FCoin’s volume quickly overtook every competitor on the market. But once the flow of new users slowed - and with it, the flow of new buyers drawn in by the promise of dividends - the token's price collapsed. Early holders cashed out at the expense of newcomers, and the exchange shut down amid scandal.
In reality, almost any platform that hands out tokens in exchange for fee-based user activity contains some element of a concealed Ponzi dynamic. If you're earning income based on the commissions of those who come after you, there's a far more transparent and sustainable way to do that: affiliate programs.
Affiliate programs don’t require you to “pay first” to participate. You don’t have to fund the profits of those who joined before you. Entry is typically free, and your rewards are tied to how well you help grow the project.
The swapping service Rabbit.io offers an affiliate program, too. You can create an affiliate account and earn a share of the profit generated from users who visit the site via your link and complete a swap.

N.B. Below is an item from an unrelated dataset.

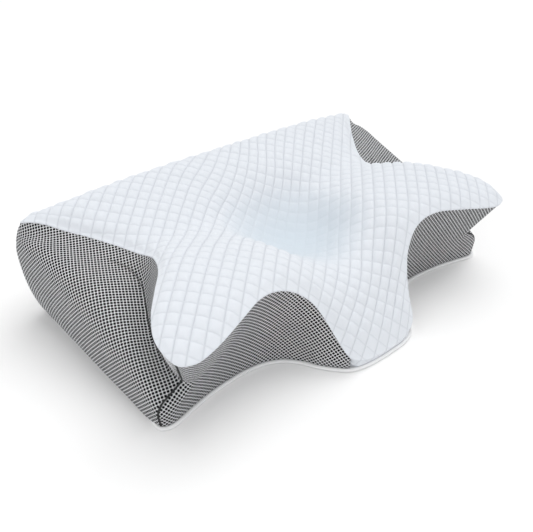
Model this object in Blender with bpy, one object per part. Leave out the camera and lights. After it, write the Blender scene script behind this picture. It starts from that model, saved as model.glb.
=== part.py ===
"""A contoured cervical pillow, modelled at its real size in metres.

The pillow lies on its flat underside. +X runs along its length, the nose points to -Y,
the straight back edge faces +Y and +Z is up. It is the same left and right of X = 0.
Its filled body carries the quilted top. Five thin mesh panels lie on its sides and one
panel closes its underside.
"""

import math
from collections import namedtuple

import bmesh
import bpy
import numpy as np
from mathutils import Matrix
from mathutils.geometry import delaunay_2d_cdt

# Cloth
PANEL_THICKNESS = 0.003
BASE_THICKNESS = 0.004
GAP = 0.0003

# Quilting: diamonds stitched at 45 degrees to the pillow's length
QUILT_PITCH = 0.0190
QUILT_RISE = 0.0028
QUILT_EDGE = 0.008
QUILT_RISE_IN_HOLLOW = 0.0006
HOLLOW_CENTRE_Y = 0.005
HOLLOW_REACH = (0.085, 0.085)

# The top surface rolls down to the seam over this width, by this much
EDGE_ROLL_WIDTH = 0.030
EDGE_ROLL_DROP = 0.008

# Fineness of the loft
COLUMNS_PER_STATION = 2
CORNER_POINTS = 4
SHOULDER_ROUNDING = 0.034
FOOT_ROUNDING = 0.012
# The longer side of a rounding is at most this many times its shorter side.
ROUNDING_SKEW = 2.2
# The foot stays below the seam by a share of the wall's height, up to this height.
SHORT_WALL = 0.012
LOOK_AHEAD = 0.05

# The side walls swell out between base and shoulder, from place to place round the wall, by
# this share of the shoulder's height. The two powers set how low and how flat the swell is.
SWELL = 0.080
SWELL_PLACES = ("back end", "corner edge", "recess", "wing tip")
SWELL_LOW = 0.75
SWELL_FLAT = 0.8
SWELL_ROWS = (0.10, 0.27, 0.50, 0.76)

# How far the cutting shapes reach past the pillow
OVER_TOP = 0.210
UNDER_BASE = -0.030
BLOCK_MARGIN = 0.030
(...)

In many jurisdictions, schemes that generate returns solely from the inflow of new “contributors” are considered illegal and even criminally punishable. But I am by no means accusing the teams distributing their tokens through the model described in this article of committing a crime. Rather, I aim to highlight the risks such a model carries.
The key element that transforms this kind of setup into a crime is the guarantee of returns. Hyperliquid, in particular, demonstrates how a project can carefully avoid crossing that line.
What this article describes are signs of a hidden Ponzi-like structure embedded in a mechanism for redistributing funds. But unless such economic models are combined with marketing efforts that explicitly promise returns to attract new users, they do not qualify as Ponzi schemes in a legal sense.